Ahora, más de diez años después de aquellos pactos PP-CiU, la situación vuelve a repetirse. Se trata de un pacto sin firma, ocasionado de la necesidad de Mas de los votos del PP en el Parlament y de la valorada voz de Durán i Lleida a nivel nacional que hace sentirse a los conservadores de Génova menos solos en sus proyectos involutivos.
La no firma del pacto permite a ambos partidos salvar la cara delante de su electorado, dejando para las bambalinas de la política legislativa cualquier decisión y ocultando a sus votantes que, tras las cuatro barras o la rojigualda en realidad no hay más que un proyecto liberal-conservador compartido. Son el mismo partido que responde ante las mismas élites, pero con diferente electorado. Y como así lo saben, así lo demuestran.
A nivel catalán, el PP ha renunciado a cualquier voz crítica dentro de las instituciones. El trabajo de los 17 parlamentarios dirigidos por Alicia Sánchez Camacho consiste en votar exactamente y por sistema lo mismo que voten sus compañeros de CiU. Algo que no ocultan a cualquier entidad social que solicite de ellos la inclusión de tal o cual enmienda en diferentes proyectos legislativos.

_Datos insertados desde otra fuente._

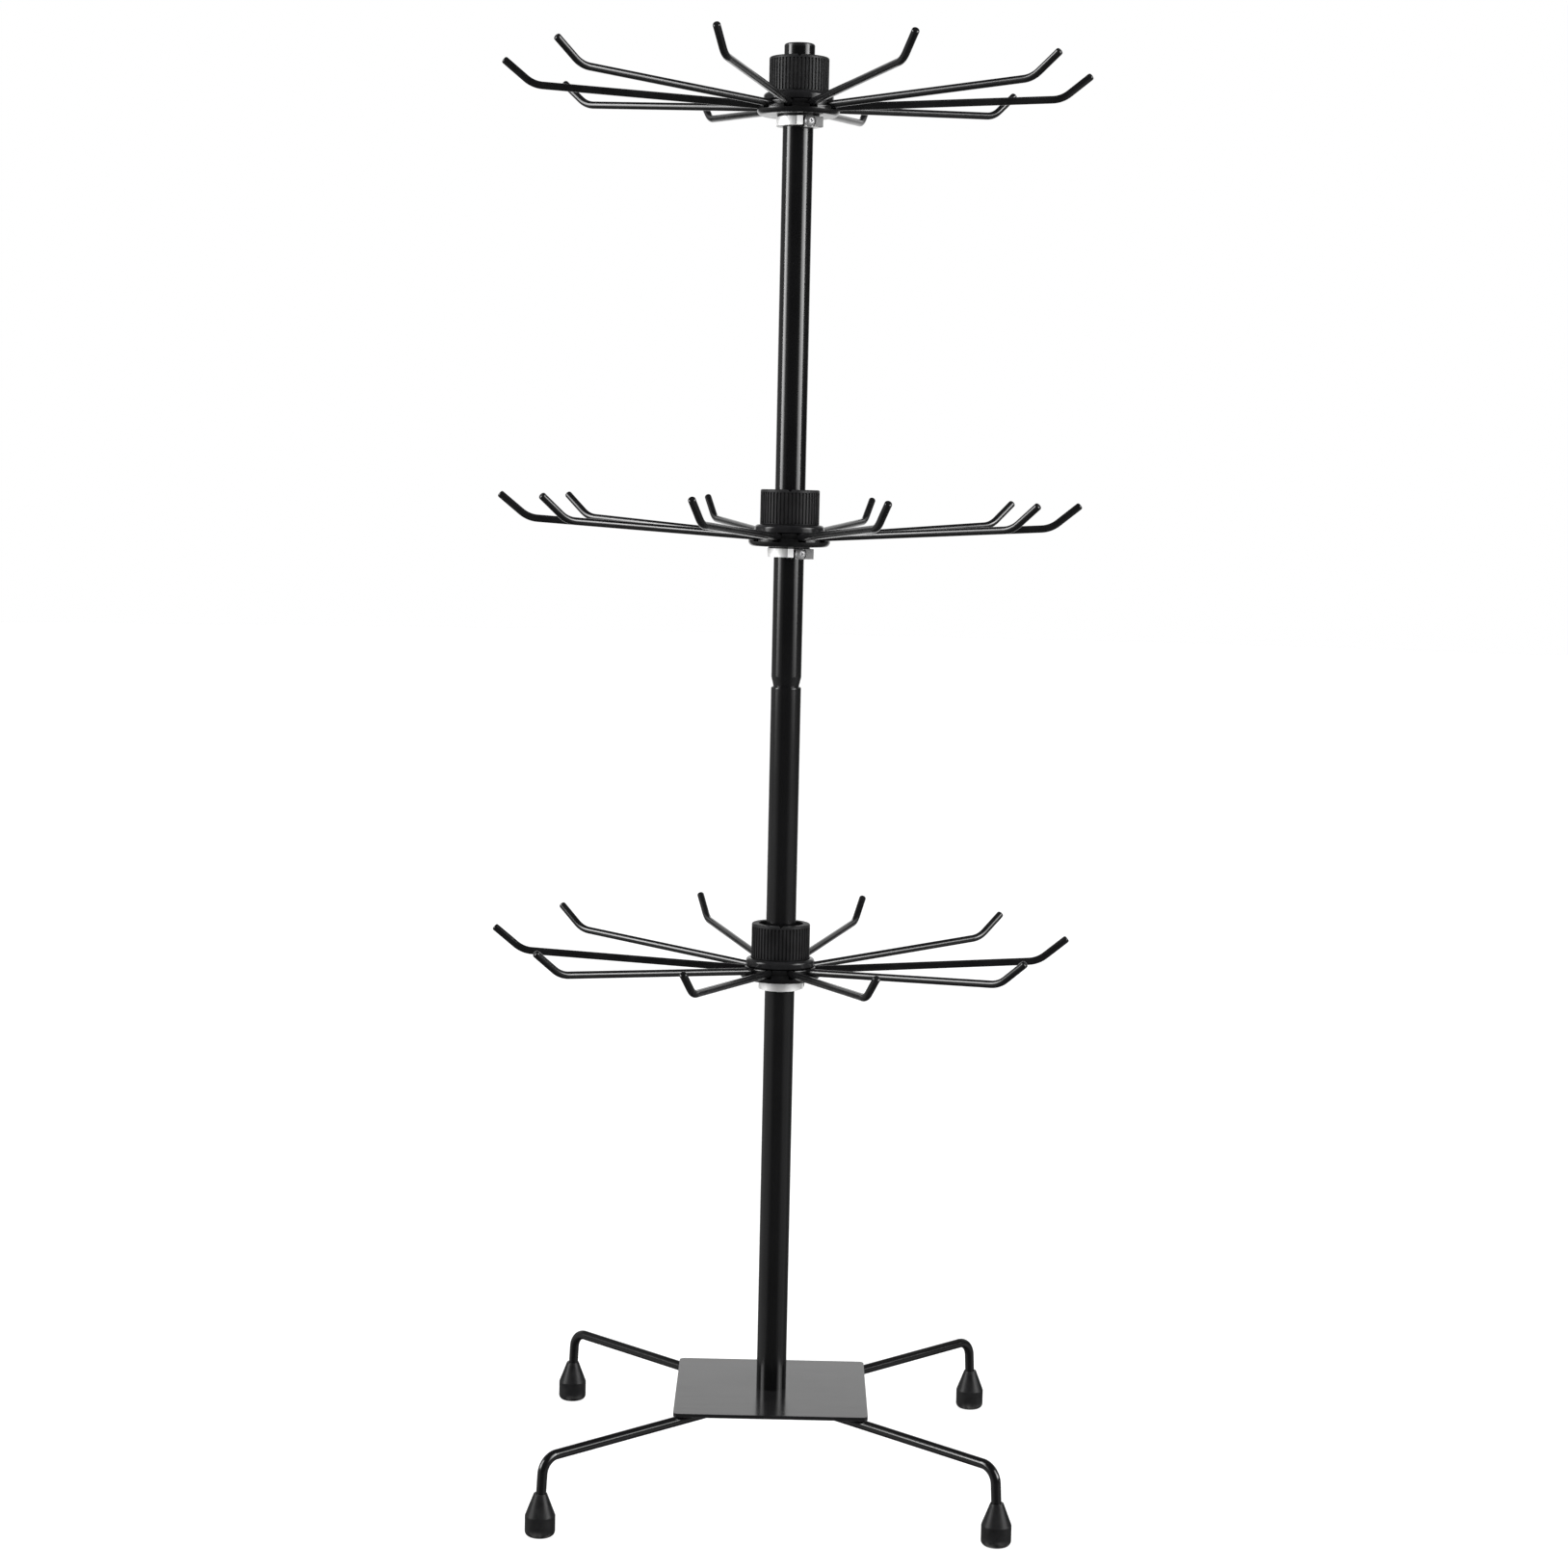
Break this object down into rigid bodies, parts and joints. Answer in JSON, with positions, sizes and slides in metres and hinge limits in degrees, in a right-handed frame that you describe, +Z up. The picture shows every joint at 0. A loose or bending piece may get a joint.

A nivel español, CiU ha optado por tener protagonismo mediático manteniendo en la dirección de su grupo parlamentario a Durán i Lleida y reservando el discurso más combativo para el futuro –en la figura de Oriol Pujol- en caso de necesitarlo.
Ambas formaciones tan sólo se separan públicamente en el ámbito de las decisiones identitarias. Camuflado entre tanta senyera, Artur Mas está consiguiendo completar, tras casi 15 meses de presidencia, el gran proyecto liberalizador. Ha eliminado la pequeña estructura de bienestar catalán que comenzó a crear los gobiernos del Tripartit y ha vendido por piezas la riqueza institucional de Cataluña con la falsa excusa de que “ellos” –los españoles encarnados en la figura de un PSC inconfundible con el PSOE y los malos catalanes de Iniciativa y ERC- dejaron la caja vacía.
Mariano Rajoy, por su parte, aún no ha necesitado envolverse en bandera alguna, aunque sí reproducido exactamente punto por punto el esquema de CiU de que ahora el país ha vuelto a las únicas manos legítimas. Su principal problema es que todo lo vendible que tenía España ya fue finiquitado por las liberalizaciones de Aznar y Zapatero. Todo menos la fuerza productiva, ese gran activo que logró colocar con su última reforma laboral.
Dos proyectos que, en definitiva, son uno sólo. Incapaces de distinguirse a la luz del día, pero cuyos líderes los camuflan con sesgos identitarios, pervirtiendo y manipulando así los sentimientos de cada uno de los pueblos a los que dicen representar y dando alas a la única nación que les merece apoyo y respeto, la del liberalismo.